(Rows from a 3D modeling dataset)
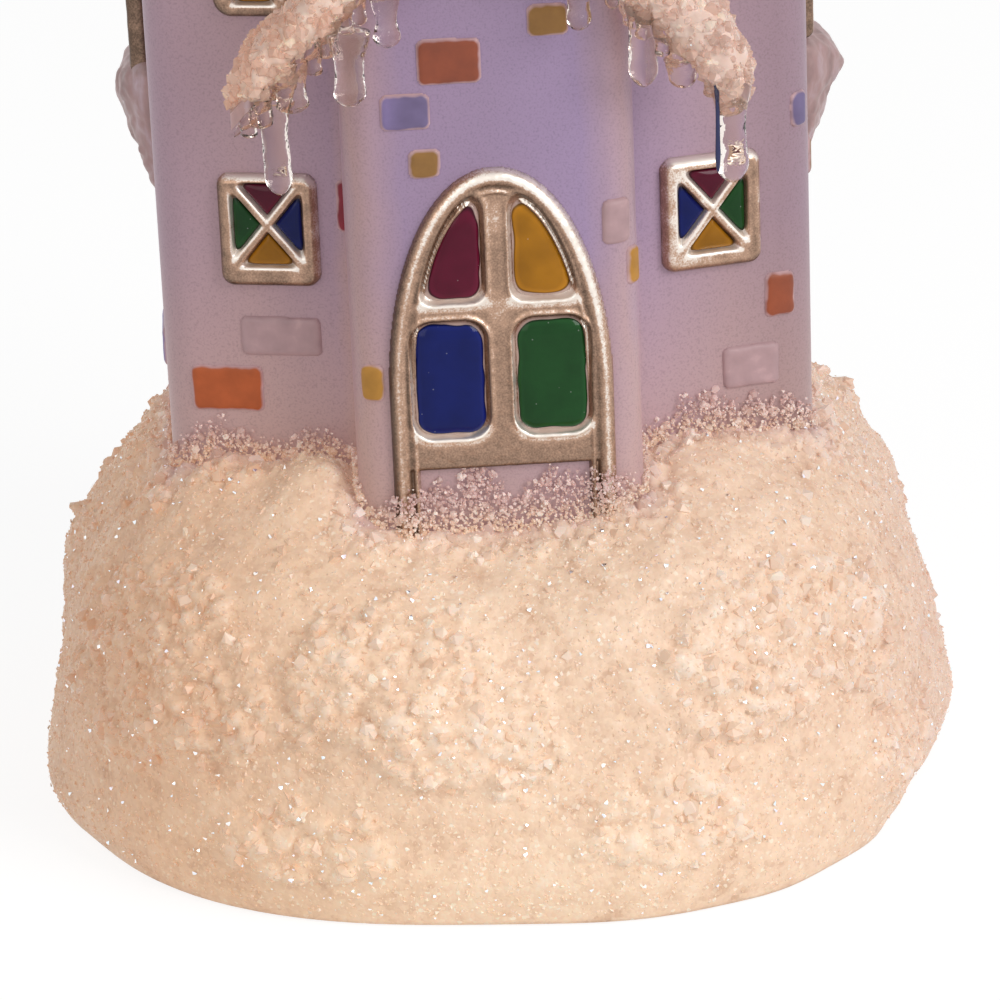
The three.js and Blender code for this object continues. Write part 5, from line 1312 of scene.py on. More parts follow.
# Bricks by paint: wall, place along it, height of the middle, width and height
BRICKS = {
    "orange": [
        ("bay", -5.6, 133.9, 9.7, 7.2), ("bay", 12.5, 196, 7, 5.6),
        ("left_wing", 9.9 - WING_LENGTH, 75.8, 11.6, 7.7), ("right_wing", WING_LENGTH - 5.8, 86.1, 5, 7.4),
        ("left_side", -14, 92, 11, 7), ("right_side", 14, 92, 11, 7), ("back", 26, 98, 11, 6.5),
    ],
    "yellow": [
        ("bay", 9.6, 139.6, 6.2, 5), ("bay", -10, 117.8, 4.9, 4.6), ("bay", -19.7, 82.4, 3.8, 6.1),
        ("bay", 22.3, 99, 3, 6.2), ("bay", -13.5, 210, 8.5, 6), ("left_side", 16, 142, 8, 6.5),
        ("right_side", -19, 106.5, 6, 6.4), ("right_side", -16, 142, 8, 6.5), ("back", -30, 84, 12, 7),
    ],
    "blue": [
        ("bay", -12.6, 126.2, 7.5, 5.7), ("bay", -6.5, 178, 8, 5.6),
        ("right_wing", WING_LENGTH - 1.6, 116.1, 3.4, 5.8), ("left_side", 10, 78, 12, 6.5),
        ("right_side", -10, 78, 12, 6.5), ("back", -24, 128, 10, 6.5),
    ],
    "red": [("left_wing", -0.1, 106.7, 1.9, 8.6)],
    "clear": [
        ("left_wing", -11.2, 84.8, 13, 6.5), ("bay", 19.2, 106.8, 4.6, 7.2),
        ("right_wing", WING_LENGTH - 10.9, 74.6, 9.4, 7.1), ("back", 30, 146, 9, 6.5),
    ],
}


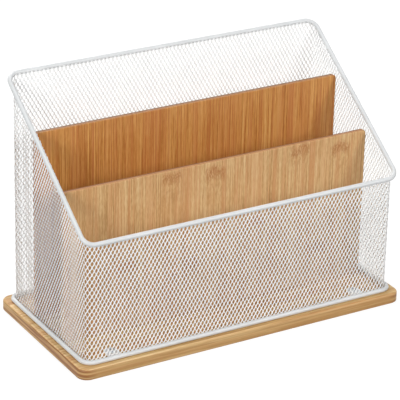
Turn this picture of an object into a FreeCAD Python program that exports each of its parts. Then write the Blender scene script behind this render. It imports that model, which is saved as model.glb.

* Written problem: Extract each entry in full, exactly as given.

* Expected answer:
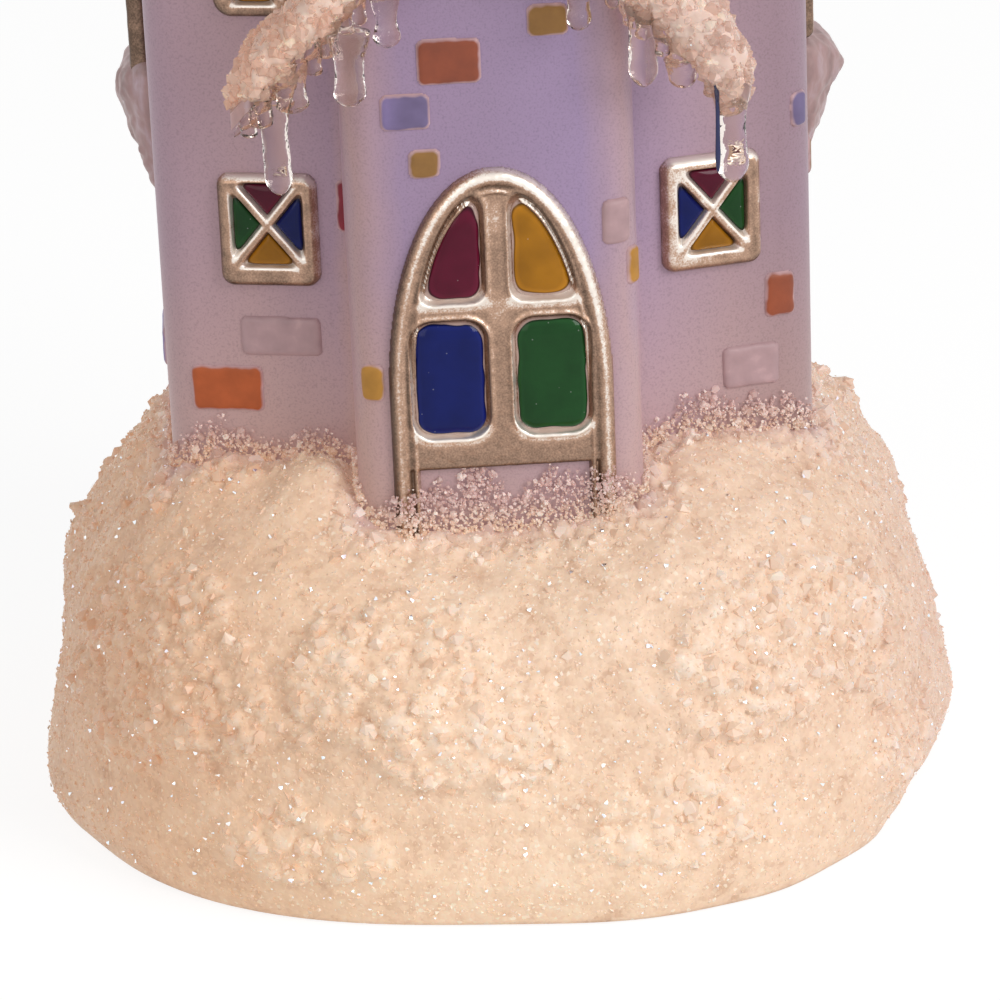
The three.js and Blender code for this object continues. Write part 5, from line 1312 of scene.py on. More parts follow.
# Bricks by paint: wall, place along it, height of the middle, width and height
BRICKS = {
    "orange": [
        ("bay", -5.6, 133.9, 9.7, 7.2), ("bay", 12.5, 196, 7, 5.6),
        ("left_wing", 9.9 - WING_LENGTH, 75.8, 11.6, 7.7), ("right_wing", WING_LENGTH - 5.8, 86.1, 5, 7.4),
        ("left_side", -14, 92, 11, 7), ("right_side", 14, 92, 11, 7), ("back", 26, 98, 11, 6.5),
    ],
    "yellow": [
        ("bay", 9.6, 139.6, 6.2, 5), ("bay", -10, 117.8, 4.9, 4.6), ("bay", -19.7, 82.4, 3.8, 6.1),
        ("bay", 22.3, 99, 3, 6.2), ("bay", -13.5, 210, 8.5, 6), ("left_side", 16, 142, 8, 6.5),
        ("right_side", -19, 106.5, 6, 6.4), ("right_side", -16, 142, 8, 6.5), ("back", -30, 84, 12, 7),
    ],
    "blue": [
        ("bay", -12.6, 126.2, 7.5, 5.7), ("bay", -6.5, 178, 8, 5.6),
        ("right_wing", WING_LENGTH - 1.6, 116.1, 3.4, 5.8), ("left_side", 10, 78, 12, 6.5),
        ("right_side", -10, 78, 12, 6.5), ("back", -24, 128, 10, 6.5),
    ],
    "red": [("left_wing", -0.1, 106.7, 1.9, 8.6)],
    "clear": [
        ("left_wing", -11.2, 84.8, 13, 6.5), ("bay", 19.2, 106.8, 4.6, 7.2),
        ("right_wing", WING_LENGTH - 10.9, 74.6, 9.4, 7.1), ("back", 30, 146, 9, 6.5),
    ],
}


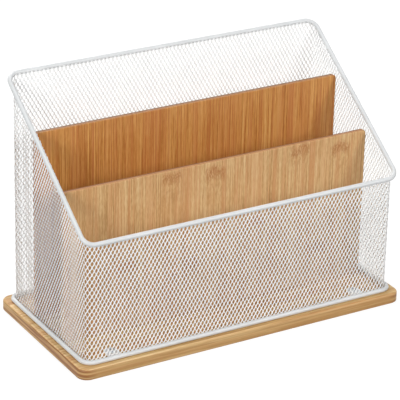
Turn this picture of an object into a FreeCAD Python program that exports each of its parts. Then write the Blender scene script behind this render. It imports that model, which is saved as model.glb.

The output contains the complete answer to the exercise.